Bet they’re not as flippy as they used to be
I never could wear those. It hurt too much. Now that I ride in a wheelchair, I might try a pair of zori when the weather warms up again. For now, my swollen feet get the Isotoners.
Aunty please put on some clothes. My eyes can’t handle this.
and they’re becoming flatter
In my day, they were called thongs. But you can’t call them that now.
Is it possible Aunty Acid and Homer Simpson are long-lost fraternal twins?
aunty sure gained a lot of weight since yesterday
More of a slides guy myself. Can’t stand that strap between my toes.
I call my flip-flops Mitch and Lindsey after a couple of U. S. Senators.
My fedoras still fit.
If you believe that is a little weight gain, I have the Brooklyn Bridge for sale!
I guess Auntie is being Reubenesqe today. ;-}
I diet from January through October. I relax for November and December, and I’m right back where I started. Life isn’t fair.
I mostly wear sandals and flip flops. Flip flops to the mailbox.
WAIT A MINUTE!!! You couldn’t possibly have gained 50 lbs in a day. . .you were comfortably padded yesterday. . .

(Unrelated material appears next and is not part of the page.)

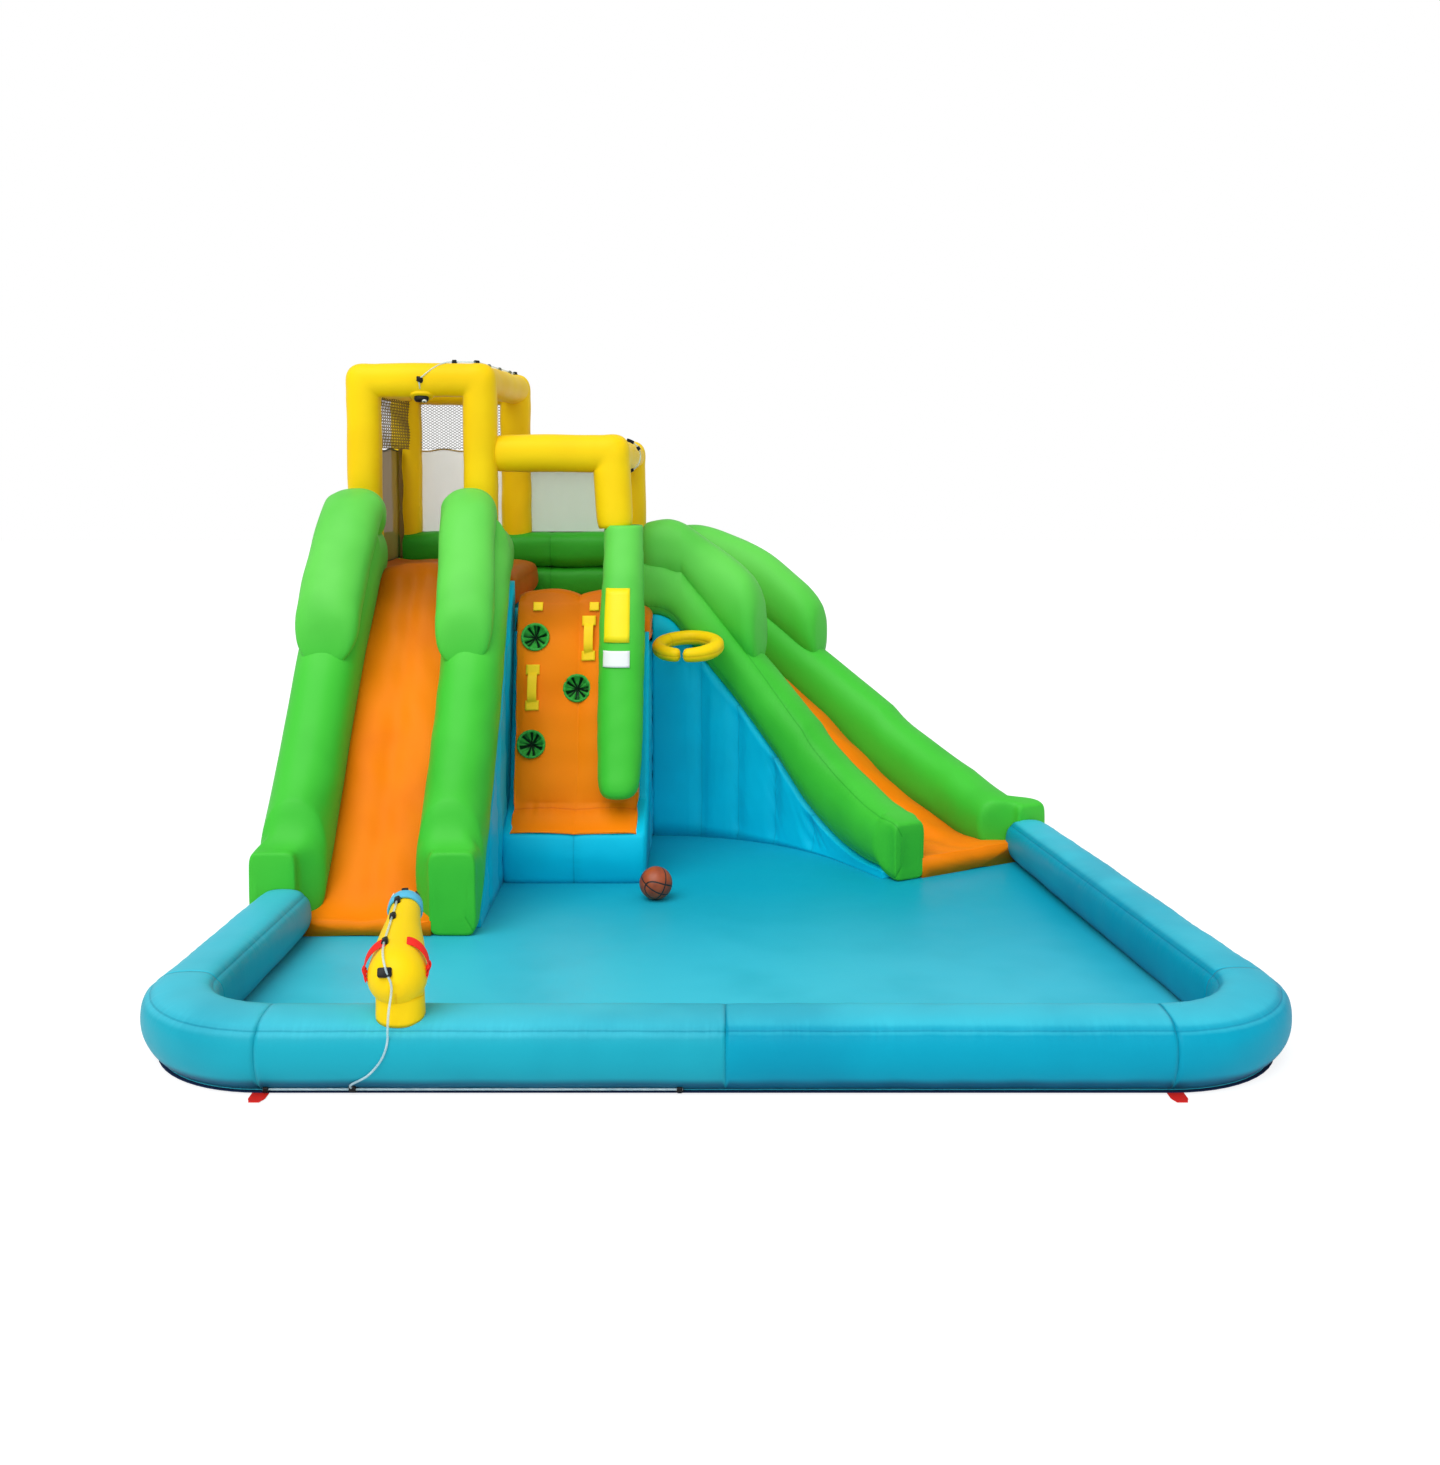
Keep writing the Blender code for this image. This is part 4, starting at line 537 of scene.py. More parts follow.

Her flip flops more than ever.
Be thankful for spandex.
Shamu has escaped from tank number five. Please do not feed her any of the cuda.
My feet have gone up over a full size. I wore size 5.5 or 6 shoes for decades, now I’m up to a 7. In some shoes, I need a 7.5.
when auntie says “a little” she means “a little bit more weight than actually fits in her body”…
My Birkenstocks seem to be a bit Thinner than they were when I bought them.